Aber nicht nur die Mechanismen der Pubertät werden vermittelt. Aufmerksame Filmfans werden sehen, wie leicht eine Sporttrainerin die Freude vom Kommandopult vertreiben und wie leicht diese durch Zweifel ersetzt werden kann. Tatsächlich lernen wir in diesem Film wieder eine ganze Menge. Und wenn wir am Ende vielleicht das Gefühl haben, nicht ganz so viel Neues wie in Teil eins gesehen zu haben, so hat eben der überragende Vorgänger für die Fallhöhe gesorgt.
 
Auch der Rest des Films ist wieder, wie von Pixar gewohnt, extrem hochwertig.
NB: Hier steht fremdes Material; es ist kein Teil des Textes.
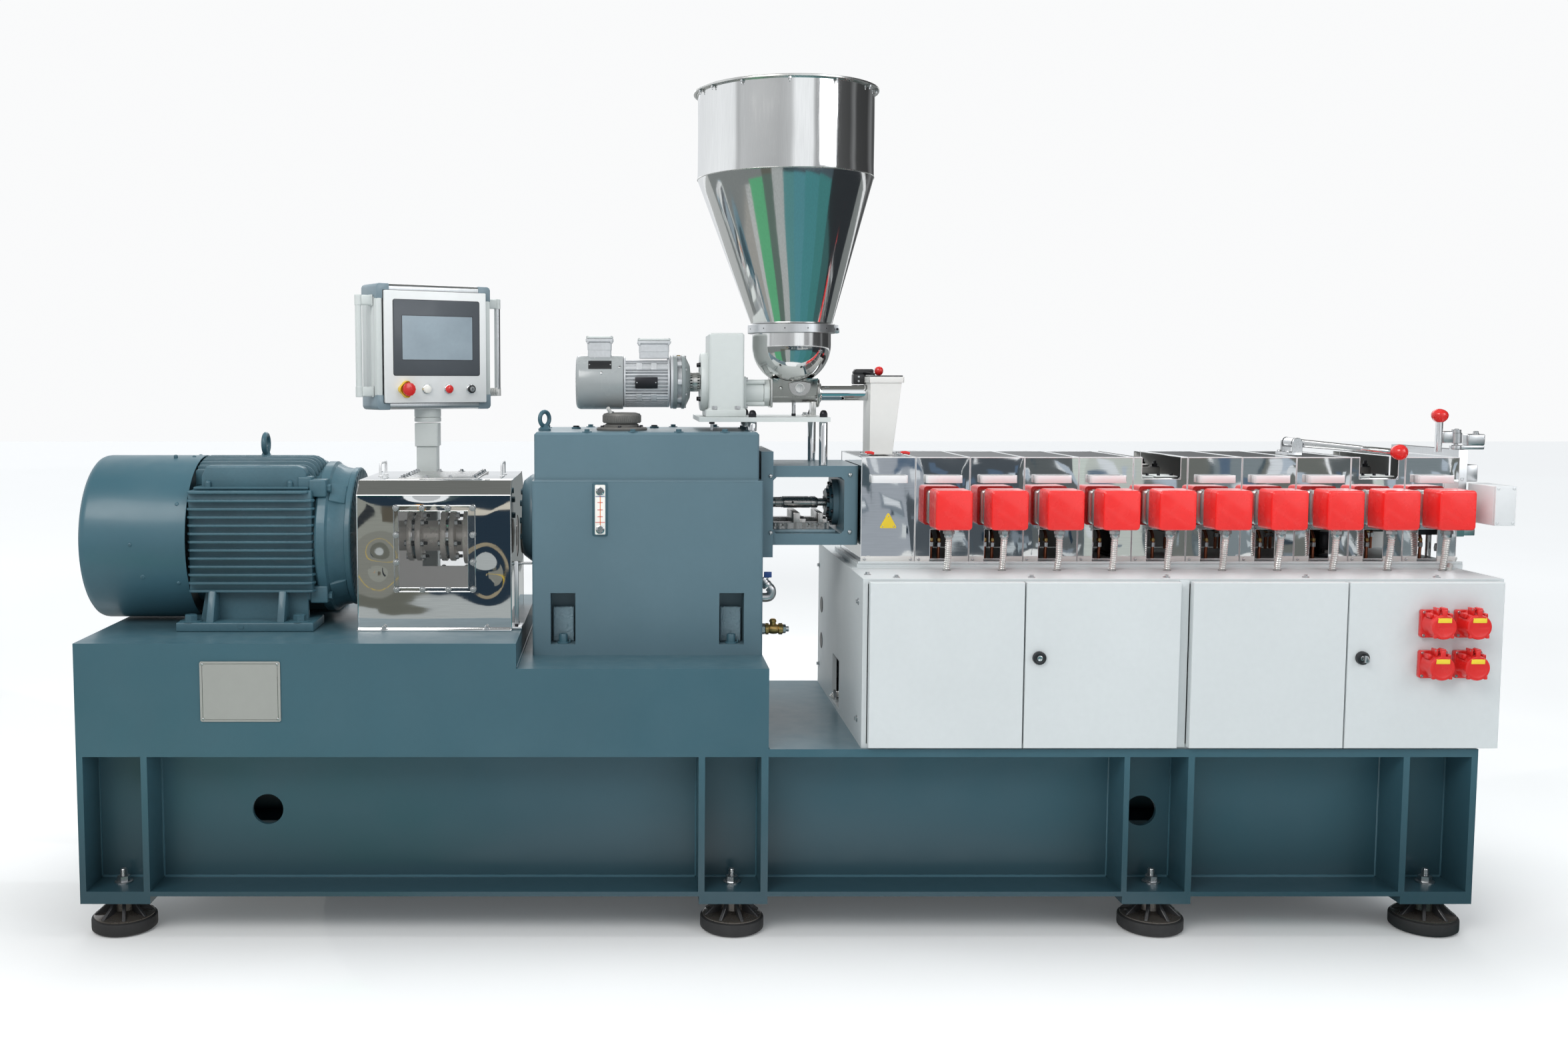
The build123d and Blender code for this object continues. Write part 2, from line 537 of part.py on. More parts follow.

Die Animation mancher Szenen außerhalb von Rileys Kopf wirkt schon fast zu realistisch. Man sieht einige der besten Eishockeyszenen seit „Schlappschuss“ mit Paul Newman. Die Welt innerhalb von Rileys Kopf ist sogar noch bunter und reichhaltiger geworden. Und wenn diese beiden Welten interagieren, wie z.B. bei einem ersten Erwachen Rileys nach Einsetzen der Pubertät, kann einen dieser neue Film emotional genauso mitreißen wie Teil Eins.
 
Zwei der Originalstimmen aus Teil Eins wurden ersetzt, weil man sich mit Mindy Kaling und Bill Hader nicht über die Gage einigen konnte. Aber auch Liza Lapira und Tony Hale machen einen hervorragenden Job und ergänzen das Stammteam rund um Amy Poehler, Phyllis Smith und Lewis Black ganz wunderbar. Maya Hawke (jawohl, das ist die Tochter vonUMa Thurman und Ethan Hawke), Ayo Edebiri, Paul Walter Hauser und vor allem Adèle Exarchopoulos in den Rollen der neuen Emotionen sind der Grund, warum man sich den Film wenn möglich in der englischen Originalversion ansehen sollte. Aber auch die deutsche Synchronfassung braucht den Vergleich nicht zu scheuen. Hier lässt vor allem die Comedienne Tahnee in der Rolle der von Riley verehrten Eishockeyspielerin Val von sich hören.
 
Fazit
 
„Alles steht Kopf 2“ erzählt vielleicht keine völlig neue Geschichte. Aber der Film erzählt sie wenigstens teilweise aus einem anderen Blickwinkel als der Vorgänger. Und er erzählt die Geschichte weiter und bietet so mehr von dem, was wir an Teil Eins mochten. Weil das alles wieder auf höchstem Niveau geschieht, ist der neue Film ein würdiger Nachfolger.